Chinese private companies existed before 1988, but were small individual or family-companies (getihu)  that were mostly active in local agricultural retail. China was then a totally closed and centrally planned economy, and economic activity and entrepreneurship were considered “bourgeois activity” by Mao (the Cultural Revolution was partly an attempt to rule out entrepreneurship), hence strictly forbidden. As a result, economic as well as daily life was dominated by mammoth Chinese SOEs: these companies and their local working units (danwei) provided housing, schooling, healthcare, and even authorizing marriages and divorces. This changed after 1988, as Chinese private companies were officially allowed to hire more than eight people. These second generation of Chinese private companies jumped into China’s nascent industrial export economy which was developing in Special Economic Zones (SEZs) in coastal China under Deng’s “Four Modernizations”. This generated the first Chinese companies with significant scale and businesses to export and operate on a global scale. As China became the “factory of the world”, these were the first Chinese companies to reach Western consumers, such as Haier, Huawei, Lenovo, Fosun. After a sharp rise in inflation and China’s pro-democracy Tiananmen protests, China’s leadership wanted to roll back Deng’s reforms at the end of the 1980s. In reponse, Deng went on his famous “southern tour” in 1992, where he called on officials to resume their policies of market liberalization and opening up China, unleashing a new wave of entrepreneurial energy. This move coincided with the nascent digital revolution and China’s large investments in its digital infrastructure in the 1990s. Boosted by China’s accession to the World Trade Organization (WTO) in 2001, these companies ventured in businesses where SOEs have never went, and leapfrogged China’s development by creating whole new markets. China’s BAT (Baidu, Alibaba, Tencent) and other digital companies (e.g. JD, Sina Corp) come from this generation of entrepreneurs. Interestingly, these founders all have a formative experience of the role China’s government played in boosting China’s economy, as well as laying the foundation for China’s digital ecosystem, hence willing to cooperate with the state to develop China’s economy.

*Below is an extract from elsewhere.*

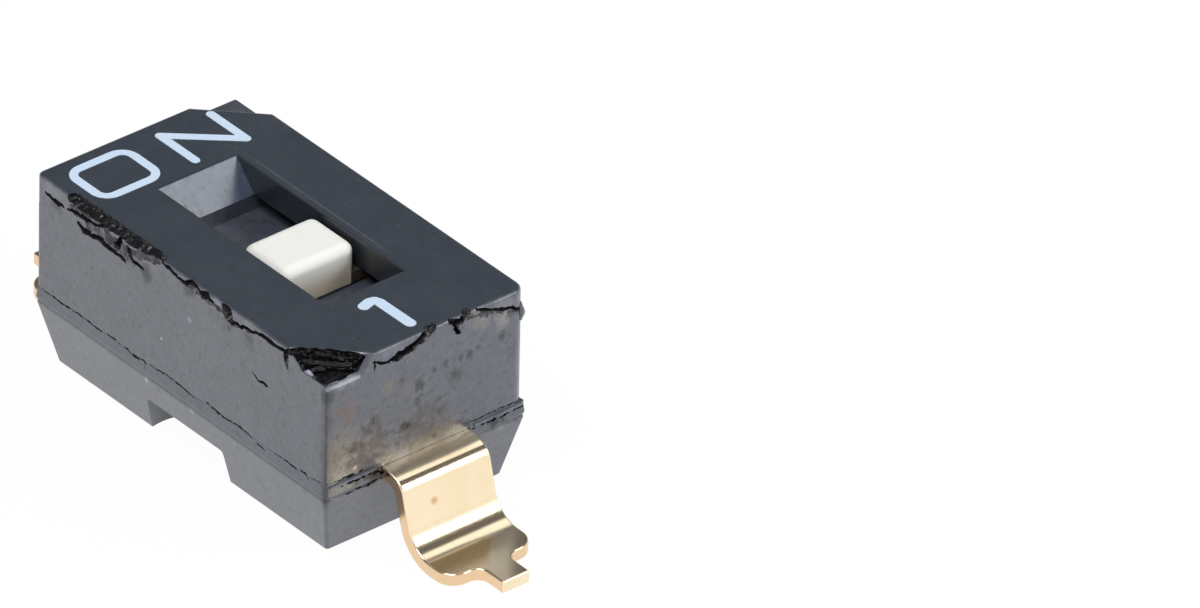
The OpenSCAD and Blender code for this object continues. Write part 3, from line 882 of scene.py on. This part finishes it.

But now, a new generation of Chinese entrepreneurs is emerging at a crucial time in the coming years ahead. Their new companies will have to execute China’s economic transformation, as it has to transform its investment- and export-led model towards an innovation- and consumption-driven one to circumvent the middle-income trap. However, this last generation is different from previous generations of Chinese entrepreneurs. First, these people have no formative experience of the horrors and poverty during Mao, hence possibly lower willingness to cooperate with the Chinese state. Hence they might be more willing to attract foreign talent and partnerships and to boost their knowledge and expertise, and innovate without accounting for all possible political consequences. Furthermore, given that these Chinese have grown up under China’s one-child policy since 1979 and in the wealth of modern and urban China, they may have more liberal and less conformist predisposition (called the “Little Emperor Syndrome”). As such, they might value competition over collaboration and individual gains over collective prosperity. Lastly, these entrepreneurs increasingly on the higher level of the Maslow pyramid, by appealing to post-material values under China’s urban middle class. As a proxy, Chinese startups are much more concentrated in retail, social media, education and healthcare, compared to the “older” Chinese conglomerates that are mostly in industrials, financials and commodities. As such, China’s economic future and quest for innovation will be shaped by this generation of Chinese entrepreneurs.

Implications

  • Chinese businesses are already becoming a standard, as reflected in the rise of large Chinese (export) companies and businesses. As these are most in the B2B domain, China’s consumer might also become a standard, as China’s entrepreneurs are developing applications and devices that aim for the consumer. Hence, as China will pass the U.S. as the largest economy in the world in the foreseeable future (in already did in PPP terms), the world might experience an emerging Chinese consumer culture akin to the post-war Americanization.
  • Given the tight relation between China’s central government and China’s private sector, something we have called “Yellow River Capitalism” before, might inhibit consumer adoption of Chinese applications and technology across the world over privacy and security concerns. This is already happening in the B2B domain, for example with Huawei’s 5G telecom equipment.
  • China’s economic development trajectory is underpinned by its government-led “Made in China 2025 plan”, and China’s development by the “Xi Jinping Thought” in general. During the 40th anniversary of China’s Reform and Opening Up campaign, President Xi Jinping said China would stick to its policy agenda, despite pressure from the U.S. and others to allow more competition in its economic system and reduce support for state industry. Instead, Xi reiterated the need for the Communist Party to exercise leadership and control over all aspects of the country’s development. Indeed, China’s state sector has in the past two years grown faster than its private sector (a process called guojin mintu: the state advances, the private retreats), possibly reflecting a re-evaluation of China’s government on its relation with Chinese entrepreneurs.